### WHAT IS NEEDED:
Locate the line that contains "Write part 2 of the Blender". Copy it and every following line through the end of the records, exactly, and include nothing else.

### RECORDS:
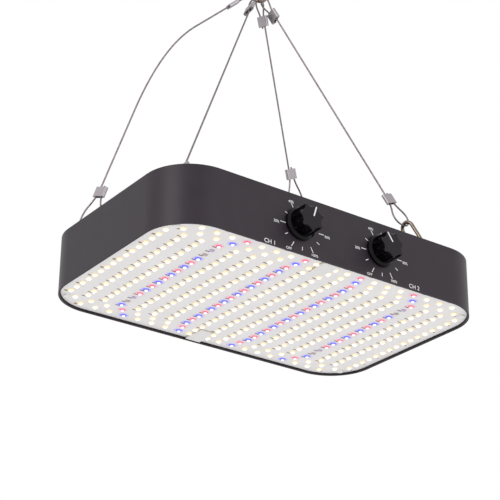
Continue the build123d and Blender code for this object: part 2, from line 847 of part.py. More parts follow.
with BuildPart() as hang_ring:
    ring_plane = Plane(
        origin=(0, 0, RING_WIRE_R - RING_R), x_dir=(1, 0, 0), z_dir=(0, -1, 0)
    )
    with BuildLine(ring_plane) as loop_line:
        CenterArc((0, 0), RING_R, 0, 360)
    with BuildSketch(Plane(origin=loop_line.line @ 0, z_dir=loop_line.line % 0)):
        Circle(RING_WIRE_R)
    sweep(path=loop_line.line)
save(hang_ring, "hang_ring")

for name in HOOKS:
    pin = hook_plane(name).from_local_coords(Vector(HOOK_R, GATE_PIN_UP, 0))
    axis = hook_plane(name).z_dir
    print(name, "gate pin", [round(v, 3) for v in pin], "axis", [round(v, 5) for v in axis])
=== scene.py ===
"""Visual model of the hanging LED grow light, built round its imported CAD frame."""

from math import cos, pi, radians, sin

import bmesh
import bpy
from mathutils import Matrix, Vector


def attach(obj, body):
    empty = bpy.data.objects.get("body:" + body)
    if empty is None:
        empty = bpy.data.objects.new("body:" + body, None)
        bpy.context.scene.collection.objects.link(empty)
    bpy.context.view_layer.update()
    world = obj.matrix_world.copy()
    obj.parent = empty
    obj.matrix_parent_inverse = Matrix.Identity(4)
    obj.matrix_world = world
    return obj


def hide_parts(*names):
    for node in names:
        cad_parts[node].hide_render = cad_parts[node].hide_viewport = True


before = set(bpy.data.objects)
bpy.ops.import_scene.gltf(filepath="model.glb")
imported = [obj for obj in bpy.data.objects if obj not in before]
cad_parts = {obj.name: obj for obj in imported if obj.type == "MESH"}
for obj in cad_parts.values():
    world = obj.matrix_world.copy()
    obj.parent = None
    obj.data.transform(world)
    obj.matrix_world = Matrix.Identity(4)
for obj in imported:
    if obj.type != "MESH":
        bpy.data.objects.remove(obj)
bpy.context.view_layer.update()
MM = 0.001

# ---------------------------------------------------------------------------
# The light's main dimensions, millimetres, as in the CAD source
# ---------------------------------------------------------------------------
WIDTH, HEIGHT, WALL = 198.0, 49.5, 1.5
MID_X, MID_Y, RIM_Z = 9.3, -4.6, -321.2  # the housing's centre and rim, from the hanging point
BOARD_H = 2.0  # light side of the board above the rim
LED_T = 0.8
LINES, LINE_PITCH = 19, 16.0
ROWS, ROW_PITCH = 20, 9.27
EDGE_PITCH = {1: 13.8, 2: 14.95}  # pitch in the first and second row from a long edge
LEAD_PAIR = {9: -17.0, 10: 2.0}  # in those rows, the LEDs on each side of a lead cover
KNOB_SHIFT, KNOB_HALF_PITCH, KNOB_H = -1.0, 40.2, 25.0
KNOB_TALL = 15.6
EYE_X, EYE_Y = 124.7, 75.0


def at(x, y, height):
    """A point in metres from the housing's centre and the height above its rim, in millimetres."""
    return Vector((MID_X + x, MID_Y + y, RIM_Z + height)) * MM


# ---------------------------------------------------------------------------
# Camera
# ---------------------------------------------------------------------------
CAMERA_PLACE = (-0.71255, -0.98627, -0.84459)
CAMERA_TURN = (115.282, -0.489, -35.909)  # degrees
SENSOR_WIDTH, FOCAL_LENGTH, CLIP_END = 36.0, 116.46, 20.0
camera_data = bpy.data.cameras.new("camera")
camera_data.sensor_width = SENSOR_WIDTH
camera_data.lens = FOCAL_LENGTH
camera_data.clip_end = CLIP_END
camera = bpy.data.objects.new("camera", camera_data)
camera.location = CAMERA_PLACE
camera.rotation_euler = tuple(radians(turn) for turn in CAMERA_TURN)
bpy.context.collection.objects.link(camera)
bpy.context.scene.camera = camera

# ---------------------------------------------------------------------------
# Ropes: smooth splines on the CAD routes' own points, and a few more near their corners
# ---------------------------------------------------------------------------
ROPE_STEPS, ROPE_FACETS = 24, 5
ROPE_R, STRAND, LOOP_R = 0.75, 1.8, 4.2
SLEEVE_L, TAIL = 9.4, 1.5
EYE_WIRE_R, HOOK_WIRE_R, HOOK_LONG = 2.0, 1.6, 41.8
RING_R, RING_WIRE_R = 12.0, 1.5
SEAT_GAP, ROPE_GAP = 0.05, 0.15
TOP_LOOP, TOP_BULGE, NECK = 16.0, 5.4, 17.0
SLACK, SLACK_LEAN, SLACK_RISE = "back_left", 17.9, 205.0
HOOKS = ("front_right", "back_right")
BAR = Vector((1, 0, 0))
EYES = {
    "front_left": (-EYE_X, -EYE_Y),
    "front_right": (EYE_X, -EYE_Y),
    "back_left": (-EYE_X, EYE_Y),
    "back_right": (EYE_X, EYE_Y),
}
RING_ANGLE = {"front_left": -15.0, "front_right": 42.0, "back_left": -42.0, "back_right": 15.0}
LOOP = {"front_left": 8.0, "front_right": 23.5, "back_left": 49.5, "back_right": 90.0}
BULGE = {"front_left": 4.8, "front_right": 9.6, "back_left": 11.0, "back_right": 9.6}
LOOP_FACE = {
    "front_left": Vector((0, 1, 0)),
    "front_right": Vector((1, 0, 0)),
    "back_left": Vector((0.34, -0.91, -0.25)),
    "back_right": Vector((0.89, 0.05, 0.45)),
}


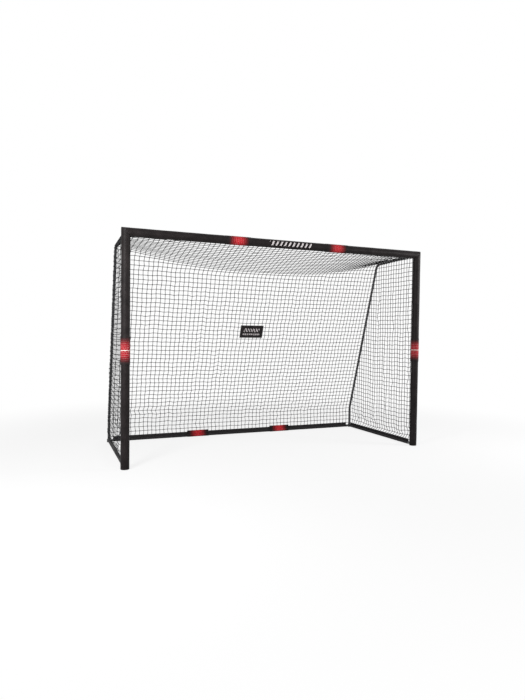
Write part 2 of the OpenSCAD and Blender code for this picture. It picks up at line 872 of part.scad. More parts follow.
// A sheet of strands: rows and columns of gaps on a surface given by at(u, v),
// folded at the stops
module net_sheet(columns, rows, wide, long, normal, stops, at) {
  w = strand_w / long;
  edge = edge_w / wide;
  us = strand_edges(columns, strand_w / wide, edge);
  v_edges = strand_edges(rows, w, w);
  vs = sorted(concat(v_edges, apart(stops, v_edges, long)));
  nu = len(us);
  nv = len(vs);
  side = [for (u = us, v = vs) at(2 * u - 1, v)];
  points = concat([for (p = side) p + normal * net_t / 2], [for (p = side) p - normal * net_t / 2]);
  top = function (a, b) a * nv + b;
  low = function (a, b) nu * nv + a * nv + b;
  solid = function (a, b)
    a >= 0 && b >= 0 && a < nu - 1 && b < nv - 1
      && !(a % 2 == 1 && in_gap(vs[b], vs[b + 1], rows, w, w));
  faces = [
    for (a = [0:nu - 2], b = [0:nv - 2]) if (solid(a, b)) each concat(
      two(top(a, b), top(a, b + 1), top(a + 1, b + 1), top(a + 1, b)),
      two(low(a, b), low(a + 1, b), low(a + 1, b + 1), low(a, b + 1)),
      solid(a - 1, b) ? [] : two(top(a, b), low(a, b), low(a, b + 1), top(a, b + 1)),
      solid(a + 1, b) ? [] : two(top(a + 1, b + 1), low(a + 1, b + 1), low(a + 1, b), top(a + 1, b)),
      solid(a, b - 1) ? [] : two(top(a + 1, b), low(a + 1, b), low(a, b), top(a, b)),
      solid(a, b + 1) ? [] : two(top(a, b + 1), low(a, b + 1), low(a + 1, b + 1), top(a + 1, b + 1))
    )
  ];
  polyhedron(points, faces);
}

// A four-sided face as two triangles
function two(a, b, c, d) = [[a, b, c], [a, c, d]];

module roof_net() {
  color(cord)
    net_sheet(back_columns, roof_rows, net_width, roof_len, [0, 0, 1], turns(roof_path), function (u, v) roof_point(u, v));
}

module back_net() {
  normal = [0, sin(-upright_angle), cos(upright_angle)];
  stops = concat(turns(back_path), [back_len - foot_hold]);
  color(cord)
    net_sheet(back_columns, back_rows, net_width, back_len, normal, stops, function (u, v) back_point(u, v));
}

// Lies on the mouth side of the back panel, along its slope
module net_label() {
  p = back_point(0, label_down / back_len);
  color(textile)
    translate(p)
      rotate([upright_angle, 0, 0])
        translate([-label_w / 2, -label_h / 2, -net_t / 2 - soft_gap - label_t])
          cube([label_w, label_h, label_t]);
}

// ---------- one line a node ----------

post_lower_tube(-1);  // left_post_lower_tube
post_upper_tube(-1);  // left_post_upper_tube
post_lower_tube(1);  // right_post_lower_tube
post_upper_tube(1);  // right_post_upper_tube
crossbar_end_tube(-1);  // crossbar_left_tube
crossbar_middle_tube();
crossbar_end_tube(1);  // crossbar_right_tube
corner_fitting(-1);  // left_corner_fitting
corner_fitting(1);  // right_corner_fitting
foot_plug(-1);  // left_foot_plug
foot_plug(1);  // right_foot_plug
post_lower_foam(-1);  // left_post_lower_foam
post_upper_foam(-1);  // left_post_upper_foam
post_lower_foam(1);  // right_post_lower_foam
post_upper_foam(1);  // right_post_upper_foam
crossbar_end_foam(-1);  // crossbar_left_foam
crossbar_middle_foam();
crossbar_end_foam(1);  // crossbar_right_foam
post_lower_cover(-1);  // left_post_lower_cover
post_upper_cover(-1);  // left_post_upper_cover
post_lower_cover(1);  // right_post_lower_cover
post_upper_cover(1);  // right_post_upper_cover
crossbar_end_cover(-1);  // crossbar_left_cover
crossbar_middle_cover();
crossbar_end_cover(1);  // crossbar_right_cover
post_cuff(-1);  // left_post_cuff
post_cuff(1);  // right_post_cuff
crossbar_cuff(-1);  // crossbar_left_cuff
crossbar_cuff(1);  // crossbar_right_cuff
top_brace(-1);  // left_top_brace
top_brace(1);  // right_top_brace
rear_upright(-1);  // left_rear_upright
rear_upright(1);  // right_rear_upright
ground_tube(-1);  // left_ground_tube
ground_tube(1);  // right_ground_tube
rear_end_tube(-1);  // rear_left_tube
rear_middle_tube();
rear_end_tube(1);  // rear_right_tube
rear_corner(-1);  // left_rear_corner
rear_corner(1);  // right_rear_corner
rear_cuff(-1);  // rear_left_cuff
rear_cuff(1);  // rear_right_cuff
back_net();
roof_net();
side_net(-1);  // left_net
side_net(1);  // right_net
side_hem(-1);  // left_hem
side_hem(1);  // right_hem
rear_hem();
net_label();
post_button(-1);  // left_post_button
post_button(1);  // right_post_button
crossbar_button(-1);  // crossbar_left_button
crossbar_button(1);  // crossbar_right_button
rear_button(-1);  // rear_left_button
rear_button(1);  // rear_right_button
upright_button(-1);  // left_upright_button
upright_button(1);  // right_upright_button
button_clips();
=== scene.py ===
# %% [markdown]
# # A free-standing football goal
#
# The goal has a front frame of steel tubes in thick black padding, two thin bent side frames, a ground frame
# and a net of 45 mm meshes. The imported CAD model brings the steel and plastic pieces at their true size. This
# lesson dresses it: textile sleeves and printed cuffs are modelled over the padding, the net is hung by a
# small physics loop, and every surface gets a procedural material.

import json
import math

import bmesh
import bpy
import numpy as np
from mathutils import Matrix, Vector


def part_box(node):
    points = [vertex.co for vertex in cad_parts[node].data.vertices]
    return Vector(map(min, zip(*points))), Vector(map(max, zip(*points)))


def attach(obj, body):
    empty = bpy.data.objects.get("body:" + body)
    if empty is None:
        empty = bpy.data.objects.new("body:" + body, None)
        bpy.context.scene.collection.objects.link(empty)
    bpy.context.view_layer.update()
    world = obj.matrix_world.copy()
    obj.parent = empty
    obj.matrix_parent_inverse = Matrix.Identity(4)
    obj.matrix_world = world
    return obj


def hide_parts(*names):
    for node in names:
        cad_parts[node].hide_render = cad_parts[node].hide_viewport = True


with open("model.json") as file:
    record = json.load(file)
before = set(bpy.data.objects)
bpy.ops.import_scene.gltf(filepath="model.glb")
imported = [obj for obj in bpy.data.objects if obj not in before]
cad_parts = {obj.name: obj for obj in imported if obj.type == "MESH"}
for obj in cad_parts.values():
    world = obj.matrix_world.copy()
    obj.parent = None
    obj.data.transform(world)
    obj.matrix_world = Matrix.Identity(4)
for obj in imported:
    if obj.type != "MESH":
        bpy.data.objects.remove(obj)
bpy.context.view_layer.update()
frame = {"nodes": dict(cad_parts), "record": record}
print("CAD nodes:", len(frame["nodes"]))

# %% [markdown]
# ## Sizes taken from the frame
#
# Every place below comes from the boxes of CAD nodes, so a piece can't drift away from what carries it. Only
# the bends of the side frames and the fine sizes of cord and cloth are written here, in metres.

# %% Places of the frame
MM = 0.001


def centre_and_radius(node, axis):
    """Middle of a round node, and its radius across the given axis."""
    low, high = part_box(node)
    return (low + high) / 2, (high[axis] - low[axis]) / 2


post_middle, pad_r = centre_and_radius("right_post_upper_cover", 1)
lower_pad_r = centre_and_radius("right_post_lower_cover", 1)[1]
cuff_r = centre_and_radius("right_post_cuff", 0)[1]
beam_middle = centre_and_radius("crossbar_middle_cover", 2)[0]
rear_middle, tube_r = centre_and_radius("rear_middle_tube", 2)
rear_block_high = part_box("right_rear_corner")[1]

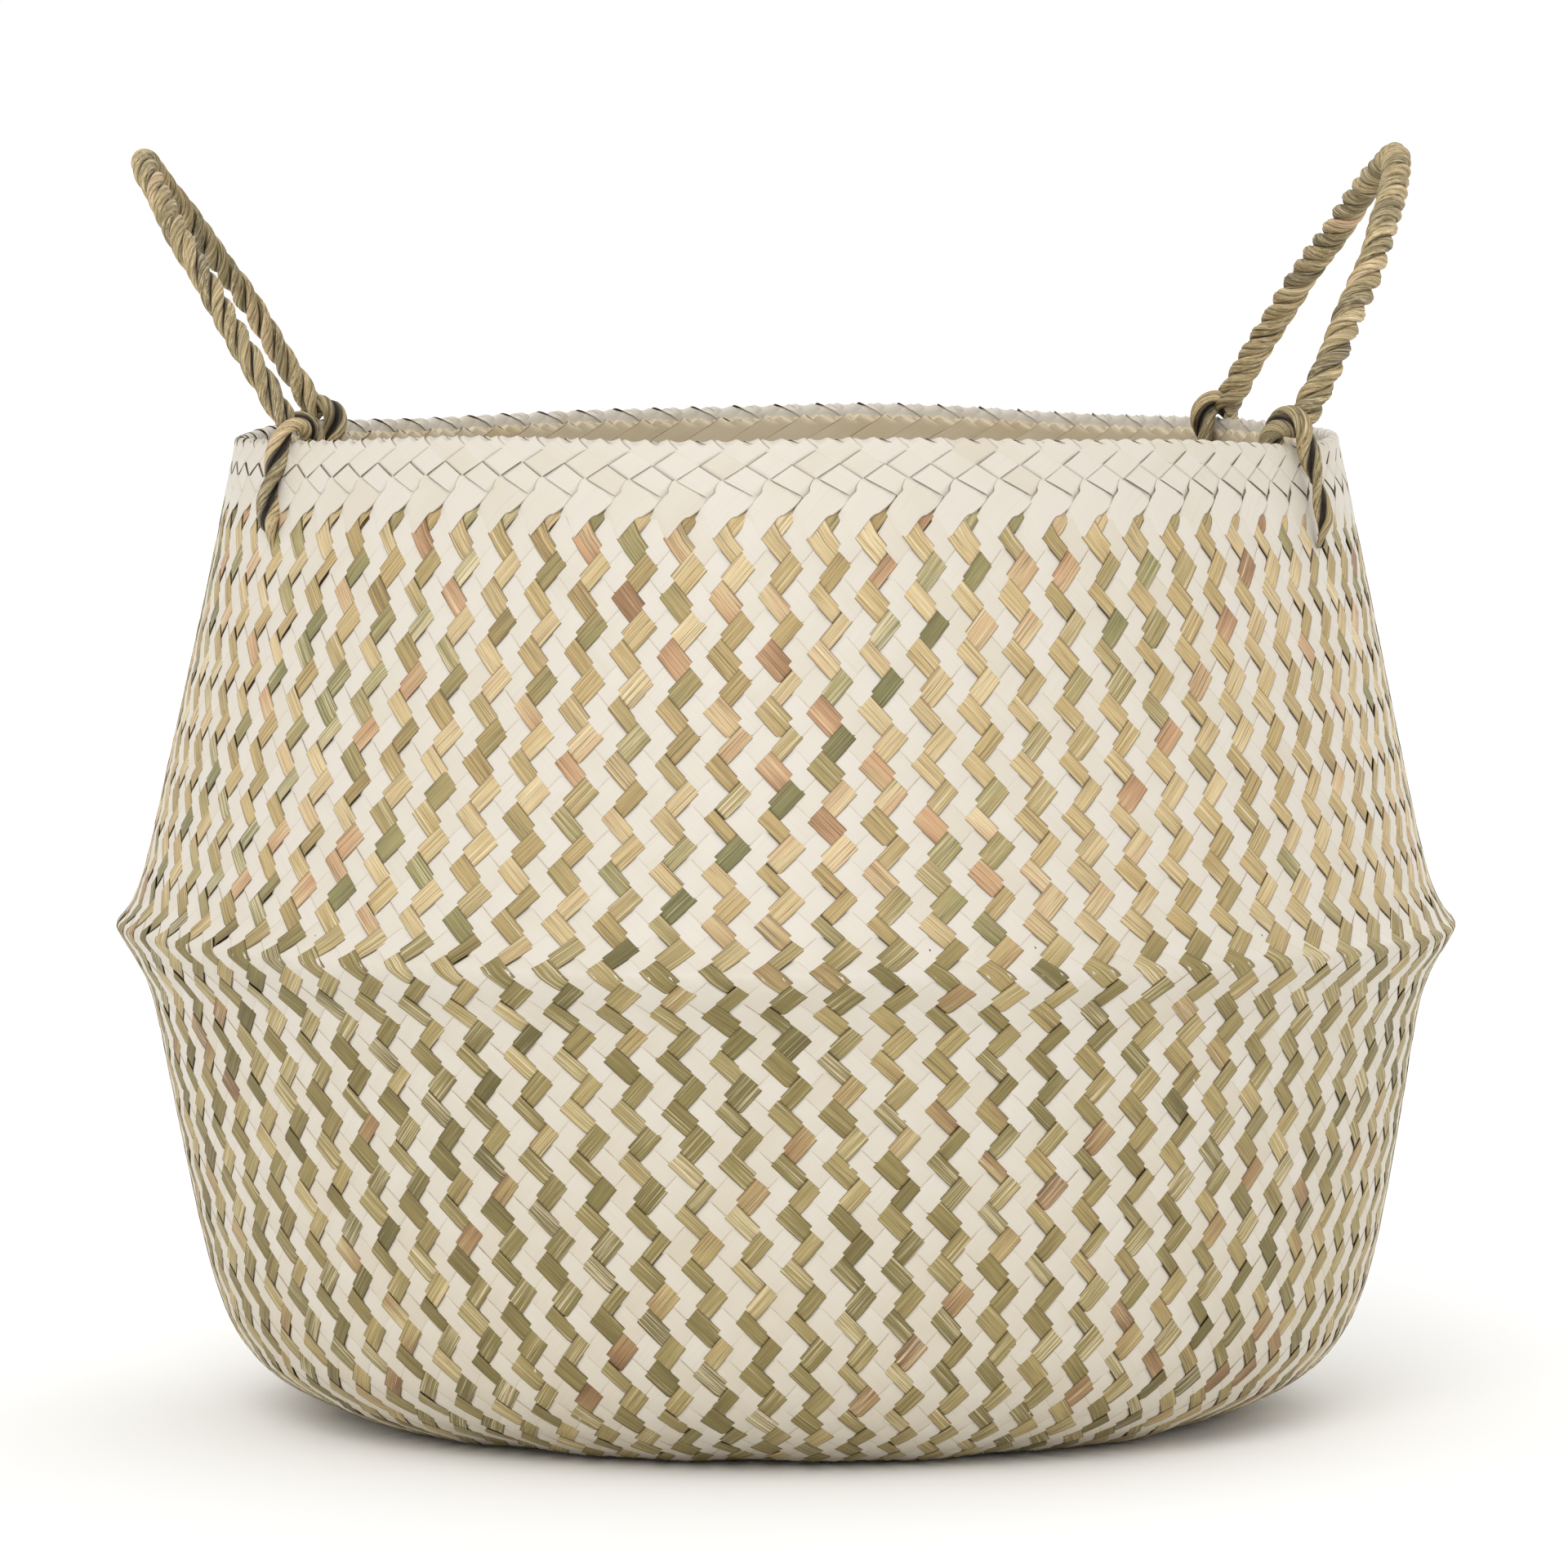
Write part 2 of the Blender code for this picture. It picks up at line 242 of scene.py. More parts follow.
def layStrips(name, skin, numbers, lean, place, changes, first, look, material):
    # strips on the plait's grid: a strip's middle moves half a gap aside for each row (lean is its way), its
    # edges stand off it along the other strips' direction, and its lift follows where it goes over and under
    rng = np.random.default_rng(look["seed"])
    count = len(numbers)
    drift = look["drift"] * slowNoise(rng, count, place, (0.13, 0.31, 0.83))
    tilt = 0.00010 * slowNoise(rng, count, place, (0.9, 1.7))
    uneven = slowNoise(rng, count, place, (0.07, 0.19)) + np.clip(rng.normal(0, 0.8, (count, 1)), -1.4, 1.4)
    widen = np.interp(place, *look.get("widen", ((0, 99), (1, 1))))
    width = look["width"] * (1 + look["uneven"] * uneven) * widen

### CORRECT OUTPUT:
Write part 2 of the Blender code for this picture. It picks up at line 242 of scene.py. More parts follow.
def layStrips(name, skin, numbers, lean, place, changes, first, look, material):
    # strips on the plait's grid: a strip's middle moves half a gap aside for each row (lean is its way), its
    # edges stand off it along the other strips' direction, and its lift follows where it goes over and under
    rng = np.random.default_rng(look["seed"])
    count = len(numbers)
    drift = look["drift"] * slowNoise(rng, count, place, (0.13, 0.31, 0.83))
    tilt = 0.00010 * slowNoise(rng, count, place, (0.9, 1.7))
    uneven = slowNoise(rng, count, place, (0.07, 0.19)) + np.clip(rng.normal(0, 0.8, (count, 1)), -1.4, 1.4)
    widen = np.interp(place, *look.get("widen", ((0, 99), (1, 1))))
    width = look["width"] * (1 + look["uneven"] * uneven) * widen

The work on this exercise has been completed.